If you are a TEMPORARY resident, yes, on a Temporary Import Permit (TIP) valid until your card expires. PERMANENT residents cannot hold a TIP (a rule since 2012). The good news for Riviera Maya buyers: all of Quintana Roo is a Free Zone, so a permanent resident can still drive a foreign-plated car within the state.
Can I bring my furniture and belongings duty-free?
Yes. Both temporary and permanent residents can import used household goods (menaje de casa) duty-free once, within 6 months of formal entry. You get the household-goods list certified at a consulate for about USD $150. Permanent residents do not have to take the goods back out when they leave.
Will becoming a resident make me pay Mexican tax on my worldwide income?

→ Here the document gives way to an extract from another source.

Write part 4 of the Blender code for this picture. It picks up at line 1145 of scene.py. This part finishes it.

Possibly. Tax residency is separate from your immigration card; it is triggered by your center of vital interests or having your permanent home in Mexico, and spending 183+ days a year is a common signal. Mexican tax residents owe ISR on worldwide income. Many part-time owners avoid this, but get personalized advice from an accountant; SAT enforcement is tightening in 2026.
How many months of bank statements does the consulate want?

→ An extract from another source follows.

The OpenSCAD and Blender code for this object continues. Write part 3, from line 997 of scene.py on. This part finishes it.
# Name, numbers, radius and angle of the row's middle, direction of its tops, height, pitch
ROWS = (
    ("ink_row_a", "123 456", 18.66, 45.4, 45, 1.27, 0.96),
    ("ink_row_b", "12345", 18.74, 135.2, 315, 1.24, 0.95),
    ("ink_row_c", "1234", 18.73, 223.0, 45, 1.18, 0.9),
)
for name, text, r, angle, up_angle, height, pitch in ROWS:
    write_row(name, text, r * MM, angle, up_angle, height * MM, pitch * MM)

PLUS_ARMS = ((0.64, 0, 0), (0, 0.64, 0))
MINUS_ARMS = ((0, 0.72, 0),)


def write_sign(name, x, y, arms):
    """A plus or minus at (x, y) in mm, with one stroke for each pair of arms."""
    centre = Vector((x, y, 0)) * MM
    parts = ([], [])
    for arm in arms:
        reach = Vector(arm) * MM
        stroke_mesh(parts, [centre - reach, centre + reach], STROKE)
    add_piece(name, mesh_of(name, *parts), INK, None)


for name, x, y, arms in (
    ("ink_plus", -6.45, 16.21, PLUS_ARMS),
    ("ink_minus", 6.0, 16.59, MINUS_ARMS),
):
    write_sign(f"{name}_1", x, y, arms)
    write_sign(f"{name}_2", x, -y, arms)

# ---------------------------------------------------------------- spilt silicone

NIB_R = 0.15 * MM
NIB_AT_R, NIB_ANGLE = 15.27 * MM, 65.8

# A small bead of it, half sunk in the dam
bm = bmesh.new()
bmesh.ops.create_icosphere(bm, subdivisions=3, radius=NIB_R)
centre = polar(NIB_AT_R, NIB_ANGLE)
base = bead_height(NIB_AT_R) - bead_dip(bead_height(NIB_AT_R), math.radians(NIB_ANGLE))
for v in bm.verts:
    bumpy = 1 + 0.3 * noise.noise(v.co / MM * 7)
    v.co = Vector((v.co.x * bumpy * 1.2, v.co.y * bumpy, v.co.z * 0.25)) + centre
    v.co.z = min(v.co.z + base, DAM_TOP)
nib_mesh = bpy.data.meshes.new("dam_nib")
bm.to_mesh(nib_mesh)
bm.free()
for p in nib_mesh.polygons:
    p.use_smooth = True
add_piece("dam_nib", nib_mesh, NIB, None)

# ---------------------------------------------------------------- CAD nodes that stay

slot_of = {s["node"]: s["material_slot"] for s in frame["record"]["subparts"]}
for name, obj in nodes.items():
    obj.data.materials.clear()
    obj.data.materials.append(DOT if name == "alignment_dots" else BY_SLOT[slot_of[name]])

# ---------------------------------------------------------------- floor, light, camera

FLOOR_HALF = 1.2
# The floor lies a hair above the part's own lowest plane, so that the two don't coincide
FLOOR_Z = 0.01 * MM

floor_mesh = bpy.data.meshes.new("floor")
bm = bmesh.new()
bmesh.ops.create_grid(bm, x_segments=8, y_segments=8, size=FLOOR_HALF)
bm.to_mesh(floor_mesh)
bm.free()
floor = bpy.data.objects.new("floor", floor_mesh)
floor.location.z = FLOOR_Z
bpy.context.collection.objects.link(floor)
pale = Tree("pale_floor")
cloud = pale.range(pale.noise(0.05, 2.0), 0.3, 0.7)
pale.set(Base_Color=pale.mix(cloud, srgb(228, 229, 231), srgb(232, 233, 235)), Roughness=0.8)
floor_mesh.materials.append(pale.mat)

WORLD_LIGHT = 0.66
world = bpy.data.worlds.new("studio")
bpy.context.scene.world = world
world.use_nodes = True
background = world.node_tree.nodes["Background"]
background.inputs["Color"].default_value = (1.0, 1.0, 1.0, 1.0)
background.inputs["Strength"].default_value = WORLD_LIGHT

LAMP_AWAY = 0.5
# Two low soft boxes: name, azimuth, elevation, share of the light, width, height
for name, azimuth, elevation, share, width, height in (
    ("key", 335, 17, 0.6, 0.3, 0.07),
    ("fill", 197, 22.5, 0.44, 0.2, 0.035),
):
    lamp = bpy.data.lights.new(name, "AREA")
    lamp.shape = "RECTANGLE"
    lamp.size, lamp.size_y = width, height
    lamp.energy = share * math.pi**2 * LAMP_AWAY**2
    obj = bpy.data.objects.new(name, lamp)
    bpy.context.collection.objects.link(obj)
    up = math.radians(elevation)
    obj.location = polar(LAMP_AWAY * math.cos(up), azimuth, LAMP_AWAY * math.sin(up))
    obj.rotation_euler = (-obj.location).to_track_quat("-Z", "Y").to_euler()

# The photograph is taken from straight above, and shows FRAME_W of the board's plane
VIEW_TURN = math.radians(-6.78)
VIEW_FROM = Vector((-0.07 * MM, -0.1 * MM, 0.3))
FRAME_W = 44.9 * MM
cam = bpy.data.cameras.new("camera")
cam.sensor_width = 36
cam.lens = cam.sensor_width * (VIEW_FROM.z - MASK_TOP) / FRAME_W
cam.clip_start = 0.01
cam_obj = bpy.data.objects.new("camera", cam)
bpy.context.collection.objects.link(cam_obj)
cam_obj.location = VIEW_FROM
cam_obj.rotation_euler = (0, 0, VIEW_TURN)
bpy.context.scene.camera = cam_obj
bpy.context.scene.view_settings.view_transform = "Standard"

Generally 6 months of statements for the income route and 12 months for the savings route. Bring original documents issued by your bank or investment firm. Consulates inspect these closely and figures vary by office, so confirm with your specific consulate first.

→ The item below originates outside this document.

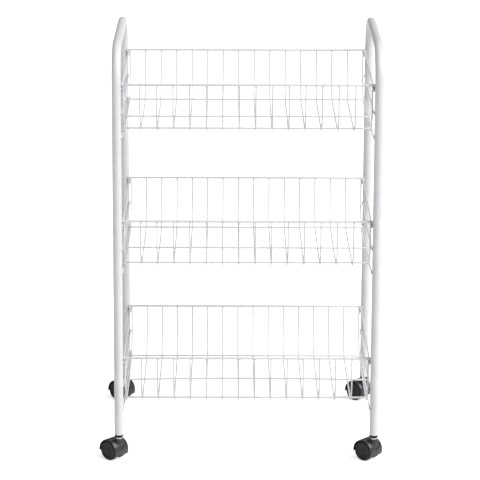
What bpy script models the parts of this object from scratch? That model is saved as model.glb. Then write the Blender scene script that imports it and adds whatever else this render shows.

Did the rules get harder for 2026?
The dollar thresholds stayed roughly stable because, effective July 2025, consulates switched the calculation base from minimum wage to the slower-rising UMA. Government card fees, however, roughly doubled for 2026 (effective November 7, 2025); for example, the 1-year temporary card is now MXN ~$11,141.
Can residency lead to Mexican citizenship?
Yes. After 5 consecutive years of legal residency (or just 2 years if married to a Mexican citizen) you can apply for naturalization through the SRE. The SRE fee is ~MXN $9,500 (~USD $545) and processing is listed around 3 months after INM's opinion. Mexico allows dual citizenship.